使用CrawlSpider()在Python中爬取网页的步骤和方法

发布时间：2023-12-23 20:36:06

使用CrawlSpider类进行网页爬取的步骤如下：

步骤1：导入相关模块

首先，我们需要导入Scrapy中的相关模块，包括CrawlSpider类、Rule类和LinkExtractor类。

import scrapy
from scrapy.linkextractors import LinkExtractor
from scrapy.spiders import CrawlSpider, Rule

步骤2：创建爬虫类

接下来，我们创建一个爬虫类，继承自CrawlSpider类，并定义爬虫的名称和允许爬取的域名。同时，我们还可以定义一些其他的属性，如headers、user_agent等。

class MySpider(CrawlSpider):
    name = 'example'
    allowed_domains = ['example.com']
    start_urls = ['http://www.example.com']
    headers = {
        'User-Agent':'Mozilla/5.0 (Windows NT 10.0; Win64; x64) AppleWebKit/537.36 (KHTML, like Gecko) Chrome/88.0.4324.150 Safari/537.36',
    }

步骤3：定义规则

在爬虫类中，我们需要定义一些规则，告诉爬虫如何进行页面的解析和跟进。这些规则通常由两个组件组成：LinkExtractor和Rule。

LinkExtractor用于定义从页面中提取链接的规则，包括允许的链接、禁止的链接、提取链接的正则表达式等。我们可以使用LinkExtractor的allow、deny和restrict_xpaths参数设置这些规则。

Rule用于定义如何跟进链接和进行页面解析的规则。我们使用Rule的link_extractor参数指定LinkExtractor对象，callback参数指定解析链接后的回调函数，follow参数指定是否继续跟进链接。

    rules = (
        Rule(LinkExtractor(allow=()), callback='parse_item', follow=True),
    )

步骤4：编写解析函数

接下来，我们需要编写解析函数来处理从网页中提取的数据。解析函数通常以parse_开头，接收一个response对象作为参数，并使用XPath或CSS选择器来从response中提取所需的数据。
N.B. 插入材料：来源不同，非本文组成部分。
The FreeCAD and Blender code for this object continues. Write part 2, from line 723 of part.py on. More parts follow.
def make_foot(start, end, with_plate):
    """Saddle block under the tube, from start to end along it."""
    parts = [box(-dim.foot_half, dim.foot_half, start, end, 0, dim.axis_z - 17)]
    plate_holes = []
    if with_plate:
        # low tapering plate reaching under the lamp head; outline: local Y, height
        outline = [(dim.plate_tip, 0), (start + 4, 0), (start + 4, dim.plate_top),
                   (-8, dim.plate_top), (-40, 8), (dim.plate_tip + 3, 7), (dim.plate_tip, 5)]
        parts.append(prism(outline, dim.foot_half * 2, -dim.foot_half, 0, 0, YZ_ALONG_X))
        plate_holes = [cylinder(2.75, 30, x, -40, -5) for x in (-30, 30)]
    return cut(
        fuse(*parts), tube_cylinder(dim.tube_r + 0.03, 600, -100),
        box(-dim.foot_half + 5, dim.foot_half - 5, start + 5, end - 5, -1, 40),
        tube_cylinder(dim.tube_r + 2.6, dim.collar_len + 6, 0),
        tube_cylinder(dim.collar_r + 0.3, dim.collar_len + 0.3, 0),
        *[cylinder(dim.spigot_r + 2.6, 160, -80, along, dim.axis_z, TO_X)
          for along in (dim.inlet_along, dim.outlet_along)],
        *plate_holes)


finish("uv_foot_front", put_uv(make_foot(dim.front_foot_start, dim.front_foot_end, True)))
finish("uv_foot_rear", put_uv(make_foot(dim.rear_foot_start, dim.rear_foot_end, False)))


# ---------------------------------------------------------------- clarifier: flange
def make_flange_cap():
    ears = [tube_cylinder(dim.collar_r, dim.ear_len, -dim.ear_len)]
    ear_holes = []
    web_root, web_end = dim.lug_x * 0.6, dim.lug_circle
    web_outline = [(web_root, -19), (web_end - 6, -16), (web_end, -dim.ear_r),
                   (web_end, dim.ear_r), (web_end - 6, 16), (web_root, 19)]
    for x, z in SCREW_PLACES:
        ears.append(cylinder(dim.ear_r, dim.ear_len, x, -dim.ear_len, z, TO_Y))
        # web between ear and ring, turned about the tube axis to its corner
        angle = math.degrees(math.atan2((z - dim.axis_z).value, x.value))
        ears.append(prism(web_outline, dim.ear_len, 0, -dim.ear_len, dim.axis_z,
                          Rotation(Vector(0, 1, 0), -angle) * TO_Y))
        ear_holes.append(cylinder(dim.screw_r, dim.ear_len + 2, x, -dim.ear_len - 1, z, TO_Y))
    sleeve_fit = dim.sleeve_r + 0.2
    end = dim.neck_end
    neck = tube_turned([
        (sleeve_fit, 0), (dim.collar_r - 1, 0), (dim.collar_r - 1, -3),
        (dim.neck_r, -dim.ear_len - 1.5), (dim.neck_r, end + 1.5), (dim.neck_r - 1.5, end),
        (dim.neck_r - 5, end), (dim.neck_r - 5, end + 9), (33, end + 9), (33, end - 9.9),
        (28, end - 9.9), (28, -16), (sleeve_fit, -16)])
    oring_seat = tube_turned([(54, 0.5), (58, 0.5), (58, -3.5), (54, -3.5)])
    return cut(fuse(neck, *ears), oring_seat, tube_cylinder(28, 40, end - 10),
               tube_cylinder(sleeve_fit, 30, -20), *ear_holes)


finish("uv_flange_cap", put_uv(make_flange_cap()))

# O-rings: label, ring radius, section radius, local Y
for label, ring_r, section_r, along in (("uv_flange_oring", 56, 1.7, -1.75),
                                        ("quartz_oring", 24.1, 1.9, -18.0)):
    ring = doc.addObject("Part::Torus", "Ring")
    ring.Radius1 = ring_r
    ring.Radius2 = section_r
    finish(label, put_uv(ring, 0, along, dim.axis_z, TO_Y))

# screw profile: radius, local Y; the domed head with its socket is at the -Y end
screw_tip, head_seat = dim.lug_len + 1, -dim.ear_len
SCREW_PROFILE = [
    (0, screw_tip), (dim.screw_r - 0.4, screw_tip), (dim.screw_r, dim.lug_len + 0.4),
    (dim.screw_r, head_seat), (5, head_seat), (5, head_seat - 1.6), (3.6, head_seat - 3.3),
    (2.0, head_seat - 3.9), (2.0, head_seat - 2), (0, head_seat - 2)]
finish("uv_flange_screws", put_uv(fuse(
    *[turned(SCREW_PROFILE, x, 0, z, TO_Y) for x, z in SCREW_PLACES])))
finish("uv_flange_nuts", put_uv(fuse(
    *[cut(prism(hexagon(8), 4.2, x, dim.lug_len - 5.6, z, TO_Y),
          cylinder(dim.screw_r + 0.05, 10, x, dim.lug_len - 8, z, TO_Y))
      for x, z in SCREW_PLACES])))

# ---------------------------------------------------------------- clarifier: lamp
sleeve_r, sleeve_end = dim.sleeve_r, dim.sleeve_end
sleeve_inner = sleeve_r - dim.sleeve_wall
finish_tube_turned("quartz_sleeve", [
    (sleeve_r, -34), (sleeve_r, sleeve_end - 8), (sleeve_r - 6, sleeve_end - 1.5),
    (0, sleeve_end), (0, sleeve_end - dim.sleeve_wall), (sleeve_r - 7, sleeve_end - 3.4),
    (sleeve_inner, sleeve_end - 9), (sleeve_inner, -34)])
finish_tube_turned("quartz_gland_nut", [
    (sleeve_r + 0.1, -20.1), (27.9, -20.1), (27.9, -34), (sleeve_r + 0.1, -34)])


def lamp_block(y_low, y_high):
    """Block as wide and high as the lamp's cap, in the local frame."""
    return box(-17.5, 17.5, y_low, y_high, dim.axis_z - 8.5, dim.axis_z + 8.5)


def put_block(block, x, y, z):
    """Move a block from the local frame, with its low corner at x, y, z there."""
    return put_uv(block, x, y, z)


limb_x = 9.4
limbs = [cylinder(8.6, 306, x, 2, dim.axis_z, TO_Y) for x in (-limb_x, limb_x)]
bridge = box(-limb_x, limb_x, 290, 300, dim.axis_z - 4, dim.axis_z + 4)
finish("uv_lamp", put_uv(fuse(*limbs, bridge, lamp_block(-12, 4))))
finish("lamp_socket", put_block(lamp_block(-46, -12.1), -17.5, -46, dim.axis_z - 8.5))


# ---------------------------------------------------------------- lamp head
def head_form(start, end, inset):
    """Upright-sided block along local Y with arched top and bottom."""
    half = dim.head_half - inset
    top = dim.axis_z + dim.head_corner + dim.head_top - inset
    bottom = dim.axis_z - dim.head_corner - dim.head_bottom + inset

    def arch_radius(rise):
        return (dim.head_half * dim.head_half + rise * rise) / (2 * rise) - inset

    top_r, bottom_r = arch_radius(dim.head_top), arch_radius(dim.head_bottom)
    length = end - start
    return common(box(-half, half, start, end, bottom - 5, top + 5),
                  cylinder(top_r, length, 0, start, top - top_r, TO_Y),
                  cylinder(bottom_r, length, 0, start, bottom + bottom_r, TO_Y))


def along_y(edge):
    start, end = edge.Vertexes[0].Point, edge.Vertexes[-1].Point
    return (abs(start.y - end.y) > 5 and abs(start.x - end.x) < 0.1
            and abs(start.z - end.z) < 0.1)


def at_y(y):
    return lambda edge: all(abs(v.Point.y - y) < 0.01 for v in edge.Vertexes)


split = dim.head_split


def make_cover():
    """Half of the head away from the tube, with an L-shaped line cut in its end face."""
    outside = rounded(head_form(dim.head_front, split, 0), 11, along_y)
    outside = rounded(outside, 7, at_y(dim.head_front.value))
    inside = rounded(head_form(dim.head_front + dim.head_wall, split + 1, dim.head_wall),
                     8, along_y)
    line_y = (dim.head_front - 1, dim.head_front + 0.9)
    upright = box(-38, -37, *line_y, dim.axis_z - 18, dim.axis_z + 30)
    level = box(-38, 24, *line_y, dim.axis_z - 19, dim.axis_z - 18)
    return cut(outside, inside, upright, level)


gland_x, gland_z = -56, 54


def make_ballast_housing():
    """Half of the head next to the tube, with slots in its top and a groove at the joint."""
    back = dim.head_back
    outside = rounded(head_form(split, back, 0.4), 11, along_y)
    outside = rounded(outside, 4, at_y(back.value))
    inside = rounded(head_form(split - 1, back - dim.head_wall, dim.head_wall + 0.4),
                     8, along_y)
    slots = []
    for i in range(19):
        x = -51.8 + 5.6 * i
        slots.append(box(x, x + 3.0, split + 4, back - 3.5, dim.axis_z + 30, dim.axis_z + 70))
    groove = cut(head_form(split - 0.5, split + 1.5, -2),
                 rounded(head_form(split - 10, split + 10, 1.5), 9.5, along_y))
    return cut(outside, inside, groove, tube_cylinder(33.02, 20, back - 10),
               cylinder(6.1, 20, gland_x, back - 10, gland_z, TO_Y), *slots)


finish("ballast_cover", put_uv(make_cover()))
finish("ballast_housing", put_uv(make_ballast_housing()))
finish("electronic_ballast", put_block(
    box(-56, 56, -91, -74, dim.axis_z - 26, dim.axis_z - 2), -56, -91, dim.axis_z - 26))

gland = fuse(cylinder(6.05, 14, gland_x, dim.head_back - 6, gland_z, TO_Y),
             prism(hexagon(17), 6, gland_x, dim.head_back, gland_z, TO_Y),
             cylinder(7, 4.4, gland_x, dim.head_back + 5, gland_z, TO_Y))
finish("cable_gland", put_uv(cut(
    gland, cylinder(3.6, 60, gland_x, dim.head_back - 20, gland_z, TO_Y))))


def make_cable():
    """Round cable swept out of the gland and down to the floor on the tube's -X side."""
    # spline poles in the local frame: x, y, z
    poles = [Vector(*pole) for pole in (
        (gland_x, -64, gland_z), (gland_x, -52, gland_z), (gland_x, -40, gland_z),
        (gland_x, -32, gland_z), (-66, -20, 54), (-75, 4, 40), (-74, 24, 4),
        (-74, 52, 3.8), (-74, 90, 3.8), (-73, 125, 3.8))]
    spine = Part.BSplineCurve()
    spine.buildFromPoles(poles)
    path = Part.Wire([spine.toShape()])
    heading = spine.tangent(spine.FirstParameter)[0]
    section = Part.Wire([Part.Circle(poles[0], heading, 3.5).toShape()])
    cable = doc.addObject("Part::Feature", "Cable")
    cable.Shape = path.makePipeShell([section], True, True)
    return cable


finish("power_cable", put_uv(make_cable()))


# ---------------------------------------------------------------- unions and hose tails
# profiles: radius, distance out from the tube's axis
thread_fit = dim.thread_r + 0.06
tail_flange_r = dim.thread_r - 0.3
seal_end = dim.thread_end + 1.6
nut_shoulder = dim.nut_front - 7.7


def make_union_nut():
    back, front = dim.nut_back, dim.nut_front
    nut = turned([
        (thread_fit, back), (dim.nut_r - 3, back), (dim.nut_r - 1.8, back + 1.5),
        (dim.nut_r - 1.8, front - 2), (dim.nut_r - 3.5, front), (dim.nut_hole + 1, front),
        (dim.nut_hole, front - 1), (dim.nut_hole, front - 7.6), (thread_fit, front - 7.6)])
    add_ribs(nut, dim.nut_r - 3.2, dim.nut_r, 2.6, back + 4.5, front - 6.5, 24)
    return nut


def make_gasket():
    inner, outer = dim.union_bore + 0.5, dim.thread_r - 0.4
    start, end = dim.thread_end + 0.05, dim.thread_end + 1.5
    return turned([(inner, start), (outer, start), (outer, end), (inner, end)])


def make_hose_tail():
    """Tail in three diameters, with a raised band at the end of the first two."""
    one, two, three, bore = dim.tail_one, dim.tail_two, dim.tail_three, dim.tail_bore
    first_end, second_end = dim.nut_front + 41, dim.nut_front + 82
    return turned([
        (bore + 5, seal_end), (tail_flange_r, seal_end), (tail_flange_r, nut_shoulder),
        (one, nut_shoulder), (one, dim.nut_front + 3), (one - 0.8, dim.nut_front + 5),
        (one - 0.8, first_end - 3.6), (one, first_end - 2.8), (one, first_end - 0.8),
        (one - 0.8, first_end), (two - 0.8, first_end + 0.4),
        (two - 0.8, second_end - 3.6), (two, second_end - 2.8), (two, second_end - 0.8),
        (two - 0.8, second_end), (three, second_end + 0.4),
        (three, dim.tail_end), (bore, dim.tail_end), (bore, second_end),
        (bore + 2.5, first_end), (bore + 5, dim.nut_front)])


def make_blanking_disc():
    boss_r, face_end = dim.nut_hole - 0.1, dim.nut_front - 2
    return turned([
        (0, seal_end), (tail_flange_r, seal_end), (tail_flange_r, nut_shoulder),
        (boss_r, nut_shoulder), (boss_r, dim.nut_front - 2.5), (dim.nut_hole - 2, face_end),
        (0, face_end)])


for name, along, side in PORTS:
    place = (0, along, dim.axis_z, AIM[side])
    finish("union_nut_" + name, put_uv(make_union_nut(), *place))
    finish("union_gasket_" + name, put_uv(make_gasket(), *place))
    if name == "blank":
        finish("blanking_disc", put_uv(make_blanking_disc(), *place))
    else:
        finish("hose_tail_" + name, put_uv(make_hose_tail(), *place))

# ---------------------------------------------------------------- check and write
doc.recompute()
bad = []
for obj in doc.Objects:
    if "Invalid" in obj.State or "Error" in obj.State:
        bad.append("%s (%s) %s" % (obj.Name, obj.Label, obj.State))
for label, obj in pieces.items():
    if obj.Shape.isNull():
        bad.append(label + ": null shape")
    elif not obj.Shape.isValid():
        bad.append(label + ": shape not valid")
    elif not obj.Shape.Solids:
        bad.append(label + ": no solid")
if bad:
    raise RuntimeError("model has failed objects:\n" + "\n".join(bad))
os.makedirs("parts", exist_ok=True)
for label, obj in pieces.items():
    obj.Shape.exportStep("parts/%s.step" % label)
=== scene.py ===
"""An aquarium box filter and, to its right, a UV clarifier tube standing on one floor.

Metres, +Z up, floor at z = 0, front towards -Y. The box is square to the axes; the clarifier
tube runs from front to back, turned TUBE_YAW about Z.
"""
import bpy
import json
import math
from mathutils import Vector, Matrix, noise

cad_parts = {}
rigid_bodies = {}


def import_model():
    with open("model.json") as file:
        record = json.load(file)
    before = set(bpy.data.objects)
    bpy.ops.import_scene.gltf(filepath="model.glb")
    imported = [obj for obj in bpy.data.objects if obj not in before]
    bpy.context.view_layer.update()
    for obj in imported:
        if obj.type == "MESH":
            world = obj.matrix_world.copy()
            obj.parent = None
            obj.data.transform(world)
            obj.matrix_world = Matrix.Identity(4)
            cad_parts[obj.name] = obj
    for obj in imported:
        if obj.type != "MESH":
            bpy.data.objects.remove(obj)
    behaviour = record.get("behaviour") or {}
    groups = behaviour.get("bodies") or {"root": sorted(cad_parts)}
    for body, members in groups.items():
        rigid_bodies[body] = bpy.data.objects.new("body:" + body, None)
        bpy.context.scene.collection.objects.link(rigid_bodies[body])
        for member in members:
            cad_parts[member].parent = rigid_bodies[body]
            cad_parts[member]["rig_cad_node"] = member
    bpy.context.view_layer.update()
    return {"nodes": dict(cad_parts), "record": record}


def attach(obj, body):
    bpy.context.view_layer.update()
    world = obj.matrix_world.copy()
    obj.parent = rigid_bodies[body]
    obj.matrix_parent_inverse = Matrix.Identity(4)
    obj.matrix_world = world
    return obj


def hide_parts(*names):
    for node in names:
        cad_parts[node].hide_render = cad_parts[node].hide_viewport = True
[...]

    def parse_item(self, response):
        # 使用XPath提取数据
        title = response.xpath('//h1/text()').get()
        content = response.xpath('//p/text()').get()
        
        # 或者使用CSS选择器提取数据
        title = response.css('h1::text').get()
        content = response.css('p::text').get()
        
        # 处理提取的数据
        # ...
        
        # 返回提取的数据
        yield {
            'title': title,
            'content': content
        }

步骤5：启动爬虫

最后，在命令行中运行爬虫，使用scrapy crawl命令，并指定爬虫的名称。

$ scrapy crawl example

使用实例：

下面是一个简单的例子，演示了如何使用CrawlSpider类爬取网页中的标题和内容。

import scrapy
from scrapy.linkextractors import LinkExtractor
from scrapy.spiders import CrawlSpider, Rule

class MySpider(CrawlSpider):
    name = 'example'
    allowed_domains = ['example.com']
    start_urls = ['http://www.example.com']
    headers = {
        'User-Agent':'Mozilla/5.0 (Windows NT 10.0; Win64; x64) AppleWebKit/537.36 (KHTML, like Gecko) Chrome/88.0.4324.150 Safari/537.36',
    }

    rules = (
        Rule(LinkExtractor(allow=()), callback='parse_item', follow=True),
    )

    def parse_item(self, response):
        title = response.xpath('//h1/text()').get()
        content = response.xpath('//p/text()').get()
        
        yield {
            'title': title,
            'content': content
        }

在命令行中运行以下命令来启动爬虫：

$ scrapy crawl example

爬虫会自动爬取网页中的标题和内容，并将其打印出来或保存到文件中。